In 1993, Rosedale was bought by the Angelus Funeral Home on Crenshaw Boulevard and was renamed Angelus-Rosedale Cemetery.
See http://en.wikipedia.org/wiki/Angelus_Rosedale_Cemetery#cite_note-0 for a partial list of notable interments.
Simply great writing! You wrestled with a wide variety of emotions and in some ways heightened your readers’ awareness of the unavoidable reality — that with the death of our parents we begin to mourn our own mortality. I find that when I visit the grave of a loved one I feel free to talk to them in a way that allows for an emancipation of thought and emotion that unavailable elsewhere. If you didn’t do it on your last visit do try it on your next. Incidentally, I loved your “a flowers toss” phrase.

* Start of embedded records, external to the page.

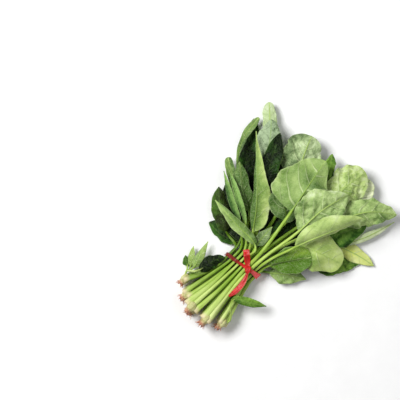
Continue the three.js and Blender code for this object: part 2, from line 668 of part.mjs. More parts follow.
function ringSolid() {
  const inner = STALK_RADIUS * STALK_SCALE.most + TIE_GAP;
  const shape = new THREE.Shape(bundleOutline(inner + TIE_THICKNESS));
  shape.holes.push(new THREE.Path(bundleOutline(inner)));
  const geometry = new THREE.ExtrudeGeometry(shape, { depth: TIE_WIDTH, bevelEnabled: false });
  geometry.translate(0, 0, -TIE_WIDTH / 2);
  // the shape's x and y become the bundle's y and z, and its depth the bundle's x, with the slant
  geometry.applyMatrix4(new THREE.Matrix4().set(-TIE_SLANT, 0, 1, 0, 1, 0, 0, 0, 0, 1, 0, 0, 0, 0, 0, 1));
  return solidFromGeometry(geometry);
}

function knotSolid() {
  const geometry = new THREE.IcosahedronGeometry(1, 1);
  geometry.scale(...KNOT_SIZE);
  geometry.translate(KNOT.x, KNOT.y, KNOT.z);
  return solidFromGeometry(geometry);
}

function tieEndSolid(end) {
  const [from, through, to] = end.points.map(vector);
  const bend = through.clone().multiplyScalar(2).addScaledVector(from, -0.5).addScaledVector(to, -0.5);
  const curve = new THREE.QuadraticBezierCurve3(from, bend, to);
  const rows = [];
  for (let i = 0; i <= TIE_END_STEPS; i += 1) {
    const u = i / TIE_END_STEPS;
    const side = new THREE.Vector3(0, 0, 1).cross(curve.getTangent(u)).normalize();
    const tapered = Math.max(0, (u - TIE_END_TAPER) / (1 - TIE_END_TAPER));
    const half = end.half * (1 - (1 - end.leftAtTip) * tapered);
    const points = [-1, 0, 1].map((t) => curve.getPoint(u).addScaledVector(side, t * half));
    const plain = points.map(() => TIE_THICKNESS / 2);
    rows.push({ fixed: false, stalk: true, points, above: plain, below: plain });
  }
  return bladeSolid(end, rows, drape(rows, TAIL_GAP));
}

function tieMesh() {
  let solid = ringSolid().add(knotSolid());
  TIE_ENDS.forEach((end) => { solid = solid.add(tieEndSolid(end)); });
  return toMesh(solid, 'tie', new THREE.MeshStandardMaterial({ color: TIE_COLOUR, roughness: 0.5 }));
}

// ---------------------------------------------------------------------------------------------
// The bunch
// ---------------------------------------------------------------------------------------------

const bunch = new THREE.Group();
Object.keys(PLANTS).forEach((plant) => {
  const material = new THREE.MeshStandardMaterial({ color: STALK_COLOUR, roughness: 0.5 });
  bunch.add(toMesh(plantMesh(plant), plant, material));
});
bunch.add(tieMesh());

// the origin is below the middle of the whole bunch's box, on the surface that it rests on
const box = new THREE.Box3().setFromObject(bunch);
bunch.position.set(-(box.min.x + box.max.x) / 2, -(box.min.y + box.max.y) / 2, -box.min.z);
bunch.updateMatrixWorld(true);

export default bunch;
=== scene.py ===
# The looks of a tied bunch of young spinach, lying on a pale floor and seen from above.
# Lengths in the tables and in the shape functions are millimetres, in the bunch's own frame: x runs
# along the stalks from the tie to the leaf tips, z is up, and the tie stands at x = 0. to_frame()
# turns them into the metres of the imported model.

import math
from types import SimpleNamespace

import bpy
import numpy as np
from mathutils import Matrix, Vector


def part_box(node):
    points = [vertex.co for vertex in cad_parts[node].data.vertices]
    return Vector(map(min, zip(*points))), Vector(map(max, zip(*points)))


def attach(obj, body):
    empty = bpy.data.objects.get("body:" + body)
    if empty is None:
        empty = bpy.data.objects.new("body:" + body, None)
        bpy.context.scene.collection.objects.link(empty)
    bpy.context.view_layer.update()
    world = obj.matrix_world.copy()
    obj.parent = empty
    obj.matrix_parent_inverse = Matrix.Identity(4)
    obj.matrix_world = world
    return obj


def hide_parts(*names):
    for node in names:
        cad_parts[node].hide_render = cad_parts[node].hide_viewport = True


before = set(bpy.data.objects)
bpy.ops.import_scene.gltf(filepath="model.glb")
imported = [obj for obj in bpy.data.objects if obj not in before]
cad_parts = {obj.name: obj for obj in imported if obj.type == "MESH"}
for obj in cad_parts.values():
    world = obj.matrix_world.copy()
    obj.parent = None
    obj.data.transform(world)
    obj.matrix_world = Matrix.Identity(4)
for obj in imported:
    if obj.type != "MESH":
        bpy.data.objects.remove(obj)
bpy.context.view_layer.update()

# ---- Driving dimensions, the same as the solids have ----

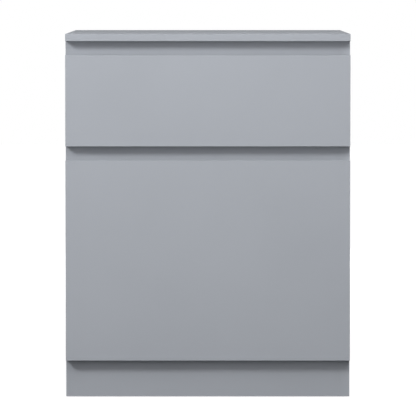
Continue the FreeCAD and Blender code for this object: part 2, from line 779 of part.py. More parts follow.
def make_drawer(level, tall, front_z, box, box_z, joint_inset):
    name = f"{level}_drawer"
    bottom_z = f"{box_z} + bottom_rise"
    groove_top = f"{bottom_z} + drawer_bottom + groove_play"
    front_blank(f"{name}_front", tall, front_z, bottom_z, groove_top)

    size = ("drawer_board", "drawer_length", box)
    side = blank(f"{name}_side_right", size, ("box_inner_x", "box_y", box_z))
    rim = value(box)
    thick = value("drawer_board")
    dress(side, "box_edge_round", lambda m: m.z > rim - NEAR and abs(m.x - thick / 2) > NEAR)
    opening = ("box_y", bottom_z, "box_rear_y", groove_top)
    groove(f"{name}_side_right", "bottom_groove", "X", "box_inner_x", 1, opening)
    blank(
        f"{name}_back",
        ("2 * box_inner_x", "drawer_board", f"{box} - bottom_top"),
        ("-box_inner_x", "box_rear_y - drawer_board", f"{box_z} + bottom_top"),
    )
    blank(
        f"{name}_bottom",
        ("2 * (box_inner_x + bottom_reach)", "drawer_length + bottom_reach", "drawer_bottom"),
        ("-box_inner_x - bottom_reach", "box_y - bottom_reach", bottom_z),
    )
    join_drawer(name, box, box_z, joint_inset)
    screw_drawer(name, box, box_z)

    heights = (f"{front_z} + bumper_inset", f"{front_z} + {tall} - pull_height - bumper_inset")
    pads = [
        prism(f"{name}_pad_{i}", DISC_SIDES, "bumper_radius", "bumper", ("side_x", "box_y", z), BACK)
        for i, z in enumerate(heights)
    ]
    keep(both_sides(f"{name}_pads", pads), f"{name}_bumpers")


def join_drawer(name, box, box_z, inset):
    """Two cams and a dowel between the front and each side."""
    pieces = [f"{name}_front", f"{name}_side_right"]
    rises = (inset, f"{box} - {inset}")
    spots = [(("box_side_x", "box_y", f"{box_z} + {rise}"), BACK, RIGHT) for rise in rises]
    cam, bolt, hole = cam_joint(name, "drawer_board", "drawer_cam_length")
    bolts = fit(f"{name}_joint", bolt, hole, spots, pieces)
    locks = [copy(f"{name}_lock_{i}", cam, *spot) for i, spot in enumerate(spots)]
    keep(both_sides(f"{name}_bolts", bolts), f"{name}_cam_bolts")
    keep(both_sides(f"{name}_locks", locks), f"{name}_cam_locks")
    middle = [(("box_side_x", "box_y", f"{box_z} + {box} / 2"), BACK)]
    peg = dowel(f"{name}_peg", "drawer_dowel_radius", "drawer_dowel_length", "drawer_dowel_seat")
    keep(both_sides(f"{name}_pegs", fit(f"{name}_pin", *peg, middle, pieces)), f"{name}_dowels")


def screw_drawer(name, box, box_z):
    """Screws through the sides into the back, up through the bottom, and up through the runners."""
    back_y = "box_rear_y - drawer_board / 2"
    rises = ("back_screw_rise", f"{box} - back_screw_rise")
    across = [(("box_x", back_y, f"{box_z} + {rise}"), RIGHT) for rise in rises]
    under = [(("bottom_screw_pitch / 2", back_y, f"{box_z} + bottom_rise"), DOWN)]
    rows = ("box_y + drawer_screw_inset", "box_rear_y - drawer_screw_inset")
    rail = [(("box_x - drawer_screw_edge", y, f"{box_z} - runner_metal"), DOWN) for y in rows]
    side, back = f"{name}_side_right", f"{name}_back"
    sets = {
        # the set: the thickness that its screws hold down, their spots and the two pieces that they join
        "across": ("drawer_board", across, [side, back]),
        "under": ("drawer_bottom", under, [f"{name}_bottom", back]),
        "rail": ("runner_metal", rail, [f"{name}_runner_right", side]),
    }
    pieces = []
    for row, (grip, spots, joined) in sets.items():
        fixing = screw(f"{name}_{row}_screw", grip, "screw_bite")
        pieces += fit(f"{name}_{row}", *fixing, spots, joined)
    keep(both_sides(f"{name}_screw_set", pieces), f"{name}_screws")


# ---- the whole cabinet -----------------------------------------------------------------------------

DRAWERS = {
    # level: front height and z, box height and z, how far the box's end joints are from its edges
    "upper": ("upper_front", "upper_front_z", "upper_box", "upper_box_z", "upper_joint_inset"),
    "lower": ("lower_front", "lower_front_z", "lower_box", "lower_box_z", "lower_joint_inset"),
}


def make_cabinet():
    make_sizes()
    make_boards()
    join_carcass()
    fix_top()
    fix_back()
    make_plinth_blocks()
    make_glides()
    for level, (tall, front_z, box, box_z, joint_inset) in DRAWERS.items():
        make_cabinet_runner(level, box_z)
        make_drawer_runner(level, box_z)
        make_drawer(level, tall, front_z, box, box_z, joint_inset)
    screw_cabinet_runners({level: box_z for level, (_, _, _, box_z, _) in DRAWERS.items()})
    finish_blanks()
    doc.recompute()


def check():
    for item in doc.Objects:
        if {"Invalid", "Error"} & set(item.State):
            raise RuntimeError(f"{item.Name} is {item.State}")
    for node in nodes:
        if node.Shape.isNull() or not node.Shape.isValid():
            raise RuntimeError(f"{node.Label} has no valid shape")


def write():
    os.makedirs("parts", exist_ok=True)
    for node in nodes:
        node.Shape.exportStep(f"parts/{node.Label}.step")


make_cabinet()
check()
write()
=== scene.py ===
"""Looks of a handleless bedside cabinet with two drawers on roller runners."""

import json
import math
from itertools import product

import bpy
from mathutils import Matrix, Vector

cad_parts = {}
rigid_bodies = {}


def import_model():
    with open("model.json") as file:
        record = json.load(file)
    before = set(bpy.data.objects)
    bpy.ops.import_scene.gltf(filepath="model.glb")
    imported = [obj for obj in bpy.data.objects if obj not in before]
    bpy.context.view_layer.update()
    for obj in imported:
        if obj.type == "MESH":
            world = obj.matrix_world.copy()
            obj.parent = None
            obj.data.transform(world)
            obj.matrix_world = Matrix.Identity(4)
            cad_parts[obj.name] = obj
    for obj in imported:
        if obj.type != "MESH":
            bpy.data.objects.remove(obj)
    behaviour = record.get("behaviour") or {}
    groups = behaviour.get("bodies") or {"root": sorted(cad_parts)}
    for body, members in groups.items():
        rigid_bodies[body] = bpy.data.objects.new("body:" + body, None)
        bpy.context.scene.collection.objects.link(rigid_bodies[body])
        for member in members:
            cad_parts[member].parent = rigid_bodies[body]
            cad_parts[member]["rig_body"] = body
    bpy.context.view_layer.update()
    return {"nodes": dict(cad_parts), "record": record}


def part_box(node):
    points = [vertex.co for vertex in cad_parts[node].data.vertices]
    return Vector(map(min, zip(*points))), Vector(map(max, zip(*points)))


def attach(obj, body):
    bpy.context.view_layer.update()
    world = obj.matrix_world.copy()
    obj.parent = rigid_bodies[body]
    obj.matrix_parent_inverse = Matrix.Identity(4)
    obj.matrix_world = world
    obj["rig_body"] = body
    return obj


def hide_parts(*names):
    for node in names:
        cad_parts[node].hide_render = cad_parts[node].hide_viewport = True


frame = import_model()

MM = 0.001
RIGHT, BACK, UP = Vector((1, 0, 0)), Vector((0, 1, 0)), Vector((0, 0, 1))

nodes = frame["nodes"]
slots = {row["node"]: row["material_slot"] for row in frame["record"]["subparts"]}


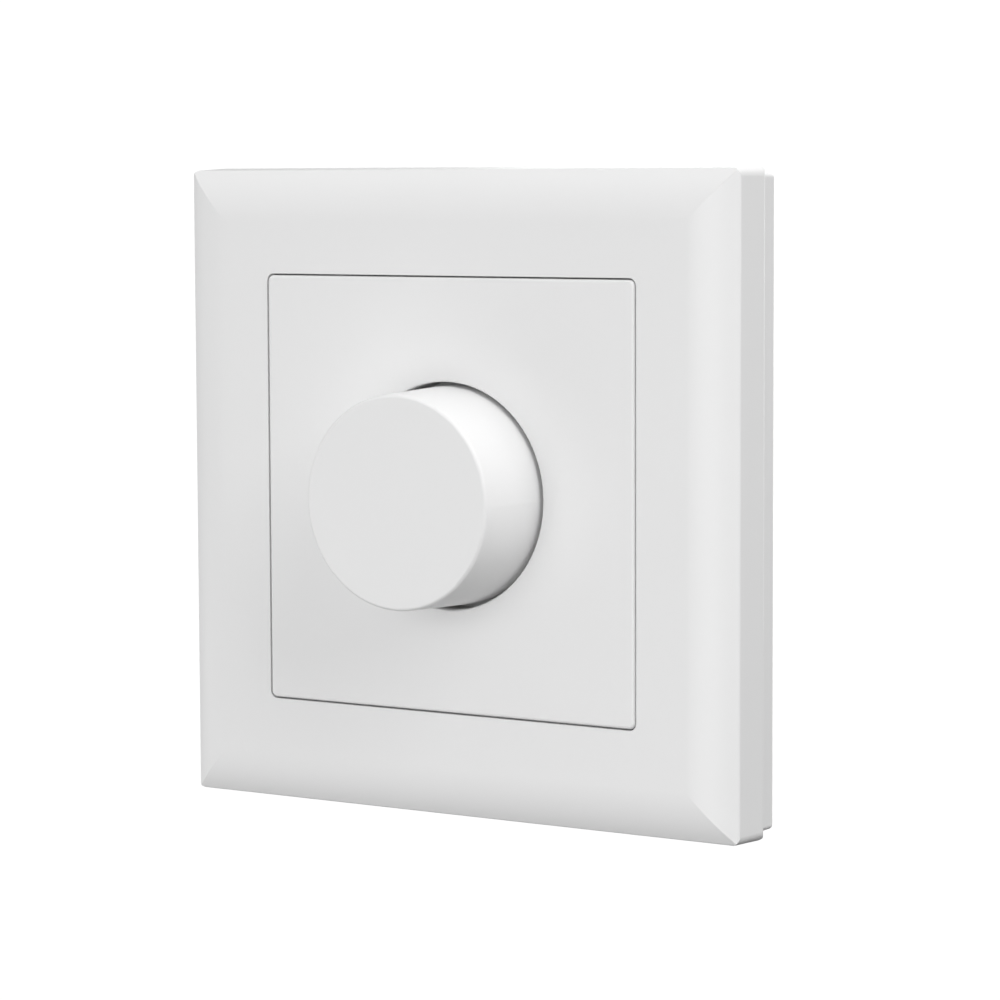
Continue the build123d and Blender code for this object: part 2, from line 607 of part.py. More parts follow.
def fixing_nut():
    """The hexagon nut that clamps the centre plate, with its corners chamfered front and rear."""
    rear_y = WELL_FLOOR_Y - WASHER_HEIGHT
    front_y = rear_y - NUT_HEIGHT
    flat_radius = NUT_ACROSS_FLATS / 2
    corner_radius = flat_radius / cos(pi / 6)
    rise = (corner_radius - flat_radius) * tan(radians(NUT_CHAMFER_ANGLE))
    bore = BUSHING_RADIUS + SCREW_GAP
    blank = turned(
        [
            (bore, front_y),
            (flat_radius, front_y),
            (corner_radius, front_y + rise),
            (corner_radius, rear_y - rise),
            (flat_radius, rear_y),
            (bore, rear_y),
        ]
    )
    return blank & slab(RegularPolygon(corner_radius, 6), front_y, rear_y)


def lock_washer():
    """The toothed washer under the nut."""
    outline = Circle(WASHER_RADIUS) - Circle(BUSHING_RADIUS + SEAT_GAP)
    notch = Pos(WASHER_RADIUS, 0) * Rectangle(2 * WASHER_TOOTH_LENGTH, WASHER_TOOTH_GAP)
    outline -= [Rot(0, 0, 360 / WASHER_TOOTH_COUNT * i) * notch for i in range(WASHER_TOOTH_COUNT)]
    return slab(outline, WELL_FLOOR_Y - WASHER_HEIGHT, WELL_FLOOR_Y)


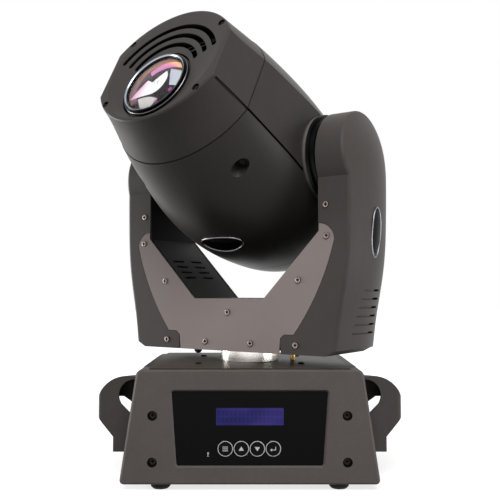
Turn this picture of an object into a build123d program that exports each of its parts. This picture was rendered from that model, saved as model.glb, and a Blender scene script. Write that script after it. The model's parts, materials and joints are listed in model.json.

With time I pray you continue to examine this theme — it helps us all!
The first anniversary of my Mom’s passing is a mere 6 1/2 weeks away – I don’t know how the time has passed so quickly, except that I have tried to keep myself very busy…
As you know, the last 8 years of her life I shared care giving responsibilities with my sister, and it was hard. And the last 5 months of her life, she was here with me, and it was really hard. And the last 5 weeks of her life she was bedridden, and I never thought I would be able to do it, but I did. But in the end, none of that really mattered because now I just miss her every single day. I have some 50 some years worth of memories to draw upon, and I am so sorry that you do not… But I am certain your Mother would be happy to know you as the woman you are today.